HOLOPIS.COM, JAKARTA – Aparat gabungan dari TNI Polri diduga telah melakukan tindakan represif berupa kekerasan terhadap masyarakat sipil yang dituduh berkaitan dengan kelompok kriminal bersenjata (KKB) Papua.
Pemimpin kelompok separatis Persatuan Pembebasan Papua Barat (ULMWP), Benny Wenda mengklaim, tindakan separatis itu dilakukan terhadap warga di kantor klasis Gereja Kingmi Keneyam, Nduga, Papua.
“Ketika para pemimpin gereja sedang tidur di kantor pusat untuk persiapan acara gereja keesokan paginya, polisi membuka paksa pintu dan tanpa dasar menuduh mereka bekerja sama dengan pemimpin TPNPB Egianus Kogoya,” tulis Benny Wenda dalam keterangannya yang dikutip Holopis.com, Rabu (4/10).
Sementara itu, Ketua Indonesia Police Watch (IPW) Sugeng Santoso menyampaikan kekerasan pada tokoh agama dan warga sipil itu terjadi pada 17 September 2023 lalu, yang terjadi di Distrik Keneyam, Nduga, Papua.
Pasalnya, saat penggrebekan terkait dengan gerakan TPNPB OPM Pimpinan Egianus Kogoya di rumah Ketua DPRD Kabupaten Nduga dan di kantor klasis Gereja Kingmi Keneyam, Nduga, Papua tersebut, polisi menangkap enam orang yang saat ini sedang diproses hukum.
“IPW mendapat informasi dan permintaan atensi dari masyarakat Papua bahwa tindakan kekerasan dan perendahan martabat dengan menyebut Gereja Seta itu dialami oleh pendeta Natanaiel Tabuni (bendahara Sinode Kingmi Papua) yang mulutnya berdarah dan giginya patah,” kata Sugeng.
Penganiayaan pun diduga juga dialami Pendeta Sakius kogeya (Ketua Klasis Gereja Kingmi Keneyam) yang ditendang beberapa kali pada tulang rusuk dan pungggung belakang serta bagian pelipis kepala mengalami lecet.
Sementara masyarakat bernama Ibu Naina Lani (Ibu rumah tangga) dipukul kepala belakang. Demikian juga Ibu Dik (Ibu rumah tangga) mengalami pemukulan di kepala samping dekat telinga.
“Kekerasan yang dilakukan aparat itu juga mengakibatkan pintu kantor klasis keneyam rusak dan laptop dan HP milik terduga TPNPB OPM dan HP milik pimpinan gereja turut hilang,” bebernya.
Sugeng pun menilai tindakan kekerasan pada warga sipil oleh kepolisian terkait penegakan hukum yang dilakukan polisi adalah tidak dibenarkan menurut ketentuan UU maupun kode etik kepolisian.

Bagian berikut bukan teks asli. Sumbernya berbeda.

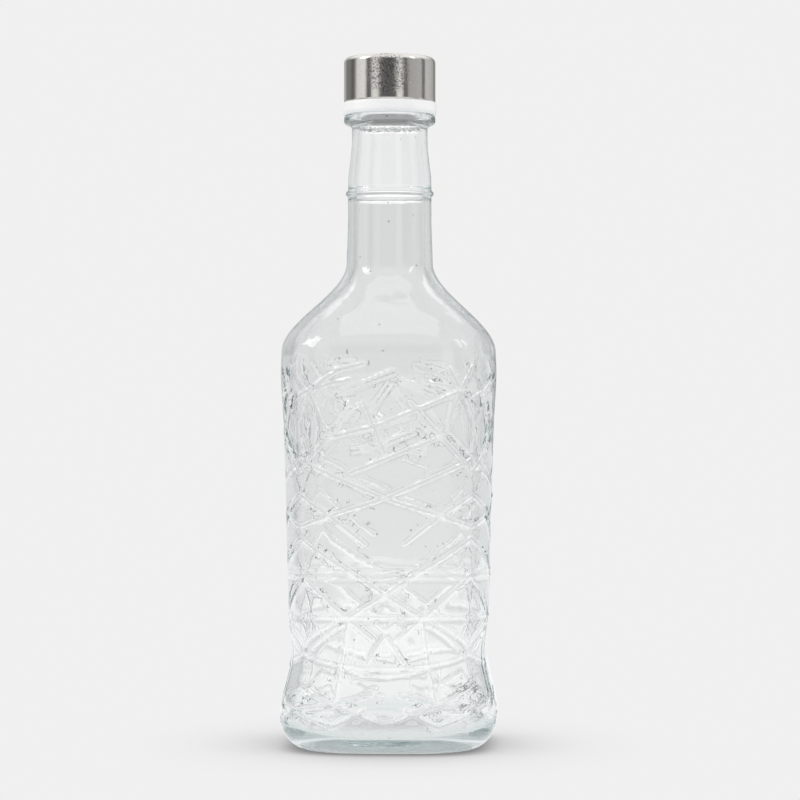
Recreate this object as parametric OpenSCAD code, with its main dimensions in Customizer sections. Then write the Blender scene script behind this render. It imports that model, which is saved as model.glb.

Apalagi menyasar pada perempuan dan pimpinan keagamaan yang tidak terkait dengan urusan penegakan hukum oleh polisi. Bahkan dalam menjalankan kewenangan penegakkan hukum, Polri diwajibkan menurut hukum, harus menghormati hak asasi manusia yang secara teknis juga diatur dalam Perkap Nomor 8 Tahun 2009 tentang Penerapan Prinsip dan Standar Hak. Asasi Manusia Dalam Penyelenggaraan Tugas Polri.
“Tindakan kekerasan pada warga justru akan menimbulkan rasa antipati pada pemerintah dan rasa tidak percaya pada Polri,” tegasnya.